-- DATASET EXTRACT --
-- -- --

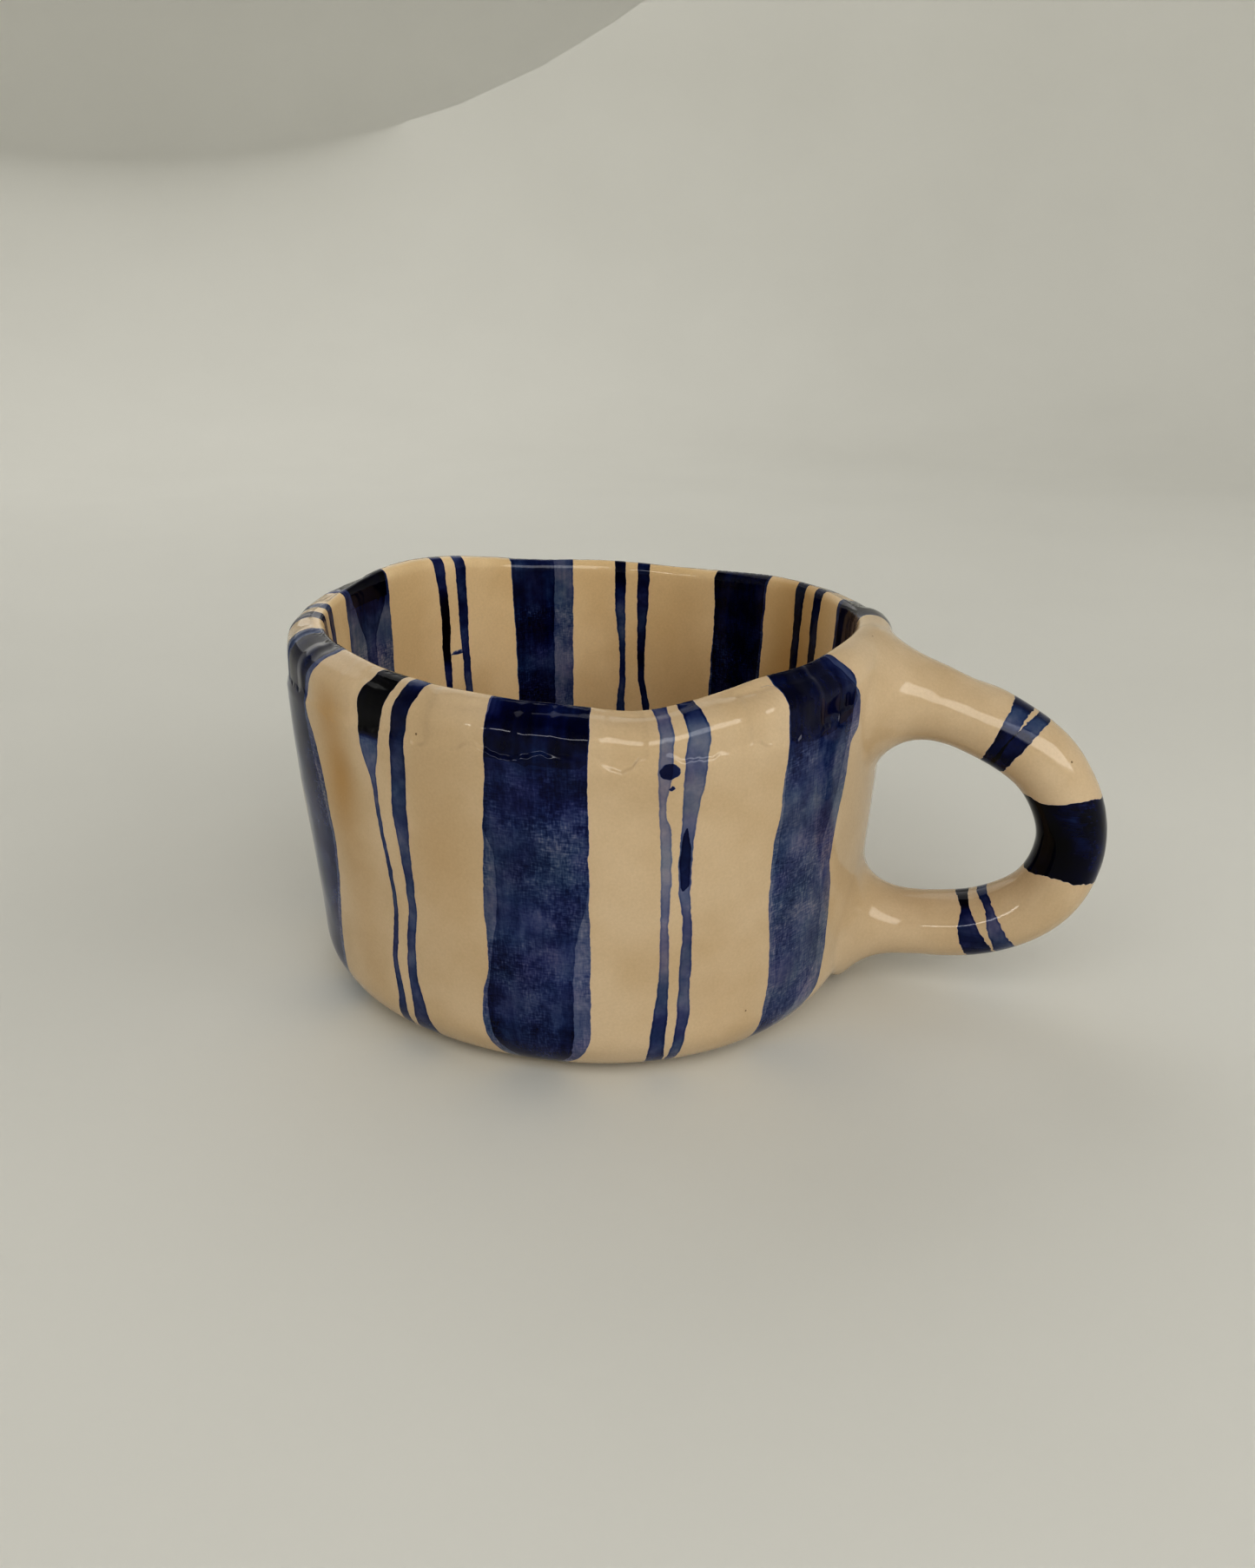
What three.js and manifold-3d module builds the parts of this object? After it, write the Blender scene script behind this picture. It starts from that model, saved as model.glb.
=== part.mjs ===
// A low, wide hand-built stoneware mug with a thick round coil handle.
//
// Millimetres, +Z up. The origin is the middle of the flat underside, and the handle points along +X.
// The clay pieces are the ones that a potter joins: a floor slab, a wall that stands on it, the coil of
// the handle, and the pad of clay that is smoothed round each end of the coil. Pieces that touch keep a
// clearance between them.

import * as THREE from 'three';
import { mergeVertices } from 'three/addons/utils/BufferGeometryUtils.js';
import Module from 'manifold-3d';

const wasm = await Module();
wasm.setup();

// Body
const RIM_RADIUS = 47.5;
const FOOT_RADIUS = 44.4;
const HEIGHT = 59.7;
const WALL_THICKNESS = 5.5;
const FLOOR_THICKNESS = 6;
const LIP_OUTER_ROUND = 4.5;
const LIP_INNER_ROUND = 2;
const FOOT_ROUND = 9;
const INSIDE_CORNER_ROUND = 5;
// How far round its quarter the inside corner goes, so that its toe on the floor isn't a knife edge
const INSIDE_CORNER_TURN = THREE.MathUtils.degToRad(80);

// How the body leaves a true circle and a level rim: each wave has a count of crests round the mug,
// a height in millimetres and the direction of one crest in degrees.
const RIM_OUTLINE_WAVES = [
  { crests: 2, height: 0.4, toward: 25 },
  { crests: 3, height: 0.9, toward: 70 },
  { crests: 4, height: 1.1, toward: 24 },
];
const FOOT_OUTLINE_WAVES = [
  { crests: 1, height: 1.4, toward: 193 },
  { crests: 3, height: 0.9, toward: 78 },
];
const RIM_LEVEL_WAVES = [
  { crests: 1, height: 1, toward: 184 },
  { crests: 2, height: 1.5, toward: 169 },
];

// Between the handle's ends the wall is drawn out a little, most at this height and direction.
const DRAWN_OUT = { by: 1.9, toward: -2, spread: 15, level: 20, reach: 13 };

// Handle: the middle line of the coil, in the XZ plane, from inside the wall at the top
// to inside the wall at the bottom
const HANDLE_LINE = [
  [42.5, 49.5],
  [51, 49.4],
  [63, 45.8],
  [71.9, 39.3],
  [76.2, 28.6],
  [73.2, 18.3],
  [64.8, 12.5],
  [54, 10.8],
  [38.5, 10.8],
];
const COIL_RADIUS = { top: 5.7, bend: 5.35, bottom: 5.25 };
const COIL_WIDTH_RATIO = 1.12;
const UPPER_PAD = { depthInWall: 3.7, reach: 12.5, rise: 5, spread: 7 };
const LOWER_PAD = { depthInWall: 4.8, reach: 11.5, rise: 4.8, spread: 6 };

const CLEARANCE = 0.3;

// Facets
const ROUND_SEGMENTS = 90;
const ARC_STEPS = 3;
const COIL_SIDES = 20;
const COIL_STEP = 2.6;

const CLAY = 0xc9b087;
const CLAY_ROUGHNESS = 0.2;

// Sum of a list of waves at an angle in radians
function waveSum(waves, angle) {
  const atAngle = ({ crests, height, toward }) => (
    height * Math.cos(crests * (angle - THREE.MathUtils.degToRad(toward)))
  );
  return waves.reduce((sum, wave) => sum + atAngle(wave), 0);
}

// Outer radius of the round body at a height, before the waves
function outerRadius(height) {
  return THREE.MathUtils.mapLinear(height, 0, HEIGHT, FOOT_RADIUS, RIM_RADIUS);
}

// How far the wall is drawn out behind the handle, at an angle in radians and a height
function drawnOut(angle, height) {
  const across = (THREE.MathUtils.radToDeg(angle) - DRAWN_OUT.toward) / DRAWN_OUT.spread;
  const up = (height - DRAWN_OUT.level) / DRAWN_OUT.reach;
  return DRAWN_OUT.by * Math.exp(-across * across - up * up);
}

// Turns a profile (radius, height) round the vertical axis, then pushes every point by the waves.
function turnBody(profile) {
  const geometry = new THREE.LatheGeometry(profile.getPoints(ARC_STEPS), ROUND_SEGMENTS);
  geometry.rotateX(Math.PI / 2);
  const points = geometry.attributes.position;
  for (let i = 0; i < points.count; i += 1) {
    const radius = Math.hypot(points.getX(i), points.getY(i));
    const angle = Math.atan2(points.getY(i), points.getX(i));
    const height = points.getZ(i);
    const upShare = height / HEIGHT;
    const waves = THREE.MathUtils.lerp(
      waveSum(FOOT_OUTLINE_WAVES, angle),
      waveSum(RIM_OUTLINE_WAVES, angle),
      upShare,
    );
    const outline = waves + drawnOut(angle, height);
    const aboveFloor = Math.max(0, (height - FLOOR_THICKNESS - CLEARANCE) / (HEIGHT - FLOOR_THICKNESS));
    const newRadius = radius * (1 + outline / outerRadius(height));
    points.setXYZ(
      i,
      newRadius * Math.cos(angle),
      newRadius * Math.sin(angle),
      height + aboveFloor * waveSum(RIM_LEVEL_WAVES, angle),
    );
  }
  return geometry;
}

// Radius of the flat underside
const flatRadius = outerRadius(FOOT_ROUND) - FOOT_ROUND;

// The rounded edge where the body turns under, from one height up to another
function addFootRound(profile, grow, fromHeight, toHeight) {
  const radius = FOOT_ROUND + grow;
  const angleAt = (height) => Math.asin((height - FOOT_ROUND) / radius);
  profile.absarc(flatRadius, FOOT_ROUND, radius, angleAt(fromHeight), angleAt(toHeight), false);
}

// Radius of the rim's highest line
const crestRadius = RIM_RADIUS - LIP_OUTER_ROUND;

// The outer quarter of the rounded rim
function addLipOuter(profile, grow) {
  const centreHeight = HEIGHT - LIP_OUTER_ROUND;
  profile.absarc(crestRadius, centreHeight, LIP_OUTER_ROUND + grow, 0, Math.PI / 2, false);
}

function floorSlab() {
  const profile = new THREE.Path();
  profile.moveTo(0, 0);
  profile.lineTo(flatRadius, 0);
  addFootRound(profile, 0, 0, FLOOR_THICKNESS);
  profile.lineTo(0, FLOOR_THICKNESS);
  return turnBody(profile);
}

function wall() {
  const bottom = FLOOR_THICKNESS + CLEARANCE;
  const insideCorner = outerRadius(bottom) - WALL_THICKNESS - INSIDE_CORNER_ROUND;
  const cornerTop = bottom + INSIDE_CORNER_ROUND;
  const profile = new THREE.Path();
  addFootRound(profile, 0, bottom, FOOT_ROUND);
  addLipOuter(profile, 0);
  profile.absarc(crestRadius, HEIGHT - LIP_INNER_ROUND, LIP_INNER_ROUND, Math.PI / 2, Math.PI, false);
  profile.absarc(insideCorner, cornerTop, INSIDE_CORNER_ROUND, 0, -INSIDE_CORNER_TURN, true);
  profile.lineTo(insideCorner, bottom);
  profile.closePath();
  return turnBody(profile);
}

// The body's outside as one solid, grown by the clearance, to trim the pads with
function grownBody() {
  const profile = new THREE.Path();
  profile.moveTo(0, -CLEARANCE);
  profile.lineTo(flatRadius, -CLEARANCE);
  addFootRound(profile, CLEARANCE, -CLEARANCE, FOOT_ROUND);
  addLipOuter(profile, CLEARANCE);
  profile.lineTo(0, HEIGHT + CLEARANCE);
  return turnBody(profile);
}

const handleLine = new THREE.CatmullRomCurve3(
  HANDLE_LINE.map(([x, z]) => new THREE.Vector3(x, 0, z)),
  false,
  'centripetal',
);
const handleLength = handleLine.getLength();

// 1 at the wall, falling in a quarter round to 0 at the pad's reach
function fillet(distance, reach) {
  const share = THREE.MathUtils.clamp(1 - distance / reach, 0, 1);
  return 1 - Math.sqrt(1 - share * share);
}

// Half thickness and half width of the coil and its pads, at a distance along the middle line
function coilSection(distance) {
  const along = distance / handleLength;
  const { lerp, smoothstep } = THREE.MathUtils;
  const towardBend = lerp(COIL_RADIUS.top, COIL_RADIUS.bend, smoothstep(along, 0, 0.5));
  const radius = lerp(towardBend, COIL_RADIUS.bottom, smoothstep(along, 0.5, 1));
  const upper = fillet(distance - UPPER_PAD.depthInWall, UPPER_PAD.reach);
  const lower = fillet(handleLength - distance - LOWER_PAD.depthInWall, LOWER_PAD.reach);
  return {
    thick: radius + upper * UPPER_PAD.rise + lower * LOWER_PAD.rise,
    wide: radius * COIL_WIDTH_RATIO + upper * UPPER_PAD.spread + lower * LOWER_PAD.spread,
  };
}

// A closed stretch of the handle between two distances along its middle line
function coilStretch(from, to) {
  const steps = Math.ceil((to - from) / COIL_STEP);
  const geometry = new THREE.CylinderGeometry(1, 1, 1, COIL_SIDES, steps);
  const across = new THREE.Vector3(0, 1, 0);
  const points = geometry.attributes.position;
  for (let i = 0; i < points.count; i += 1) {
    const distance = THREE.MathUtils.lerp(from, to, points.getY(i) + 0.5);
    const section = coilSection(distance);
    const forward = handleLine.getTangentAt(distance / handleLength);
    const outward = new THREE.Vector3().crossVectors(forward, across);
    const point = handleLine.getPointAt(distance / handleLength);
    point.addScaledVector(outward, points.getX(i) * section.thick);
    point.addScaledVector(across, points.getZ(i) * section.wide);
    points.setXYZ(i, point.x, point.y, point.z);
  }
  return geometry;
}

function toSolid(geometry) {
  geometry.deleteAttribute('normal');
  geometry.deleteAttribute('uv');
  const merged = mergeVertices(geometry, 1e-4);
  const corners = [];
  for (let i = 0; i < merged.index.count; i += 3) {
    const triangle = [0, 1, 2].map((corner) => merged.index.getX(i + corner));
    // A lathe leaves triangles with two corners on the axis, which the merge has joined into one
    if (new Set(triangle).size === 3) corners.push(...triangle);
  }
  return new wasm.Manifold(new wasm.Mesh({
    numProp: 3,
    vertProperties: new Float32Array(merged.attributes.position.array),
    triVerts: new Uint32Array(corners),
  }));
}

function toGeometry(solid) {
  const mesh = solid.getMesh();
  const geometry = new THREE.BufferGeometry();
  geometry.setAttribute('position', new THREE.BufferAttribute(mesh.vertProperties, 3));
  geometry.setIndex(new THREE.BufferAttribute(mesh.triVerts, 1));
  geometry.computeVertexNormals();
  return geometry;
}

// A pad of clay: the flared end of the handle, trimmed to the outside of the body
function handlePad(from, to) {
  return toGeometry(toSolid(coilStretch(from, to)).subtract(toSolid(grownBody())));
}

function addPiece(group, name, geometry) {
  const material = new THREE.MeshStandardMaterial({ color: CLAY, roughness: CLAY_ROUGHNESS, metalness: 0 });
  const mesh = new THREE.Mesh(geometry, material);
  mesh.name = name;
  group.add(mesh);
}

const upperPadEnd = UPPER_PAD.depthInWall + UPPER_PAD.reach;
const lowerPadStart = handleLength - LOWER_PAD.depthInWall - LOWER_PAD.reach;

const mug = new THREE.Group();
addPiece(mug, 'floor_slab', floorSlab());
addPiece(mug, 'wall', wall());
addPiece(mug, 'upper_handle_pad', handlePad(0, upperPadEnd));
addPiece(mug, 'handle_coil', coilStretch(upperPadEnd + CLEARANCE, lowerPadStart - CLEARANCE));
addPiece(mug, 'lower_handle_pad', handlePad(lowerPadStart, handleLength));

export default mug;
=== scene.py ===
import math

import bmesh
import bpy
import numpy as np
from mathutils import Matrix, Vector, noise
from mathutils.bvhtree import BVHTree
from mathutils.interpolate import poly_3d_calc


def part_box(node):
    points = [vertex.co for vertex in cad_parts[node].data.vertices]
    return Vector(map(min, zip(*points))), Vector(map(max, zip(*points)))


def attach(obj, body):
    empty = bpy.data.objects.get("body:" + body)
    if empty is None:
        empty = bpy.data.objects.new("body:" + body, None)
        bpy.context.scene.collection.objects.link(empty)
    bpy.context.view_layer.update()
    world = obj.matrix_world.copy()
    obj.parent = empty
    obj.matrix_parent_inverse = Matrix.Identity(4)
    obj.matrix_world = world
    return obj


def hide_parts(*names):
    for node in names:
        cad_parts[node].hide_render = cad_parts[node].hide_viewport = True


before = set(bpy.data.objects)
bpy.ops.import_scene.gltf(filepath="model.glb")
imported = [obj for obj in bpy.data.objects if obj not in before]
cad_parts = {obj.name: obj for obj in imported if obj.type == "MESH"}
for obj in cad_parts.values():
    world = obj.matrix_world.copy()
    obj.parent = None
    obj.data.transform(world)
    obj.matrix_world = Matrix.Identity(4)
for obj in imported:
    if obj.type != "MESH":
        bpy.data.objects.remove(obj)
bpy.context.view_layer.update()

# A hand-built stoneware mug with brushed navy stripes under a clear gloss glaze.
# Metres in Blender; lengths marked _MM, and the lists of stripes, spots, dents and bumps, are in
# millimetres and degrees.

MM = 0.001

# Camera: the viewing angle, and a normal lens
CAMERA_PLACE = (0.0543, -0.1894, 0.1108)
CAMERA_PITCH = math.radians(22.4)
CAMERA_TURN = math.radians(14.65)
CAMERA_LENS = 28.84

# Skin: one smooth clay surface over all the CAD pieces, cut apart again afterwards
HARD_EDGE = math.radians(40)
GROWTH = 0.2 * MM          # closes the clearance between the CAD pieces
VOXEL = 0.7 * MM
SMOOTHING_ROUNDS = 14
ROOT_ROUNDS = 70
ROOT_REACH_MM = 11.0       # how far round each end of the handle the clay is smoothed over
SHELL_GROWTH = 0.5 * MM    # the pads start this far outside the wall
ROOT_PLACES = ((0.0478, 0, 0.050), (0.0455, 0, 0.0125))    # where the handle's ends meet the wall
ROOT_STRETCH = (1.3, 0.72, 0.8)    # how much nearer or farther a root seems along X, Y and Z
WALL_RADII = (0.0425, 0.0442)    # between these the smoothing sets in, so that the inside keeps its shape
HANDLE_SPACE_SIZE = (0.046, 0.042, 0.070)
HANDLE_SPACE_PLACE = (0.066, 0, 0.033)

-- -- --

-- SHORT TASK --
Repeat, word for word, only the lines from the line holding "const mug = new THREE.Group();" through the line holding "obj.parent = empty", with both of those lines included.

-- EXERCISE ANSWER --
const mug = new THREE.Group();
addPiece(mug, 'floor_slab', floorSlab());
addPiece(mug, 'wall', wall());
addPiece(mug, 'upper_handle_pad', handlePad(0, upperPadEnd));
addPiece(mug, 'handle_coil', coilStretch(upperPadEnd + CLEARANCE, lowerPadStart - CLEARANCE));
addPiece(mug, 'lower_handle_pad', handlePad(lowerPadStart, handleLength));

export default mug;
=== scene.py ===
import math

import bmesh
import bpy
import numpy as np
from mathutils import Matrix, Vector, noise
from mathutils.bvhtree import BVHTree
from mathutils.interpolate import poly_3d_calc


def part_box(node):
    points = [vertex.co for vertex in cad_parts[node].data.vertices]
    return Vector(map(min, zip(*points))), Vector(map(max, zip(*points)))


def attach(obj, body):
    empty = bpy.data.objects.get("body:" + body)
    if empty is None:
        empty = bpy.data.objects.new("body:" + body, None)
        bpy.context.scene.collection.objects.link(empty)
    bpy.context.view_layer.update()
    world = obj.matrix_world.copy()
    obj.parent = empty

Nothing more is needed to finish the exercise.